Energy futures in the EU
When people think of energy they think of it as something that has to paid for, and is transient: it flows into the house, is used up and then leaves. It is somehow separate to the house – if you moved house you would open a new energy account and start paying for a new supply. One of the first things that people do when moving in to a new house is take a meter reading.
Ralitsa uses the phrase 'embodied energy' in her work.
“People don’t actually consume energy, they consume the services that provide energy”
What does that mean in practice?
Many communities are working through what has been called an ‘energy transition’. They have been looking at changing the way that they use energy. There are grants available in many locations to install solar panels. These will continue to provide energy for many years to come, and the important difference here is that these are part of the house itself. This means that when people move on, they leave the panels behind. The energy they produce is contributed to the national grid, but does not nessarily reduce the bill that the house owner receives. So what is the incentive to have the panels fitted?
What would be the ‘benefits’ of having solar panels fitted on south facing rooves of all the houses in your street?
These changes are being brought about by the rising costs of energy, and the acceptance that we may have passed the ‘peak’ of oil production, and oil reserves are finite (they will not last for ever).
Why is it important that we think long term when it comes to energy?
You could explore how solar panels work and the benefits of those compared to other forms of energy generation.
Think about the following tasks.
Consider how you can do them now, and how you might do them in the future when energy prices are significantly higher. Of course all these changes to behaviour could also be done now and reduce the family’s energy bill, but people often tend to choose convenience.
Cooking a meal for the family
Travelling to work or school
Playing a game inside with friends
Doing the main weekly shopping
Travelling to holiday destination
Exchanging news with family who are abroad
Keeping warm on a chilly autumn evening
Suggest some energy-reducing strategies for doing these tasks
Suggest two other activities where energy could be saved by changing behaviour.
Energy futures are a major part of Ralitsa’s work, indeed the fact that this will be ongoing during her life (and that of the students) means that it is going to be a long term project.

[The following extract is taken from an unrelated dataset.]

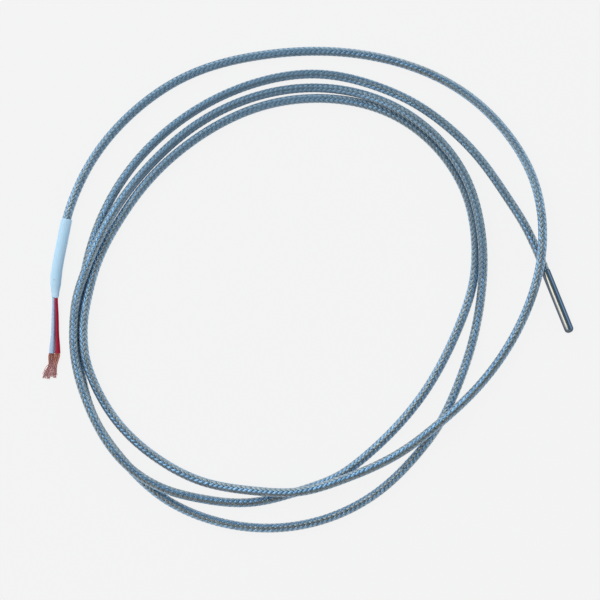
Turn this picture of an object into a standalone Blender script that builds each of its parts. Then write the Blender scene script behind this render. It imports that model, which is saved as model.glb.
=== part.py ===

You are going to send an e-mail to your future self.
This can be done using the website Future Me.
The UK’s Department for Energy and Climate Change (note the important connection that has been made there) has some useful advice for exploring future energy.
Write a letter describing your current use of energy and what you are doing to reduce it.
Think about home, transport, school, holidays and other places that you use energy.
Further questions that could be asked:
What is meant by the term ‘energy security’?
What is a transition town?
What is ‘Peak Oil’?
What is meant by the term ‘fuel poverty’?
Contact a local power station and see if there is someone who can come in to speak to students or alternatively arrange a visit
It may be that there is a wind farm being planned locally which could also be the focus of an investigation
Scan the local papers for energy stories that are linked to the local area
Do an Energy Rating survey of housing in your town, related to the age of particular houses or estates. Which areas score the best? What house improvements have the most impact on energy? If there is new housing being built see if you can find out about the energy saving features that are part of the construction
Some of these features can be retro-fitted into housing and Ralitsa found that this was the case in Bulgaria.
Research the ‘Transition Town’ movement and how this related to energy savings, and a move to alternative energy sources and related reductions in energy e.g. the town of Modbury which has banned plastic bags
The recent Nick Crane BBC series ‘Town’ visited Totnes, which is one of the towns to kick off the Transition Town movement.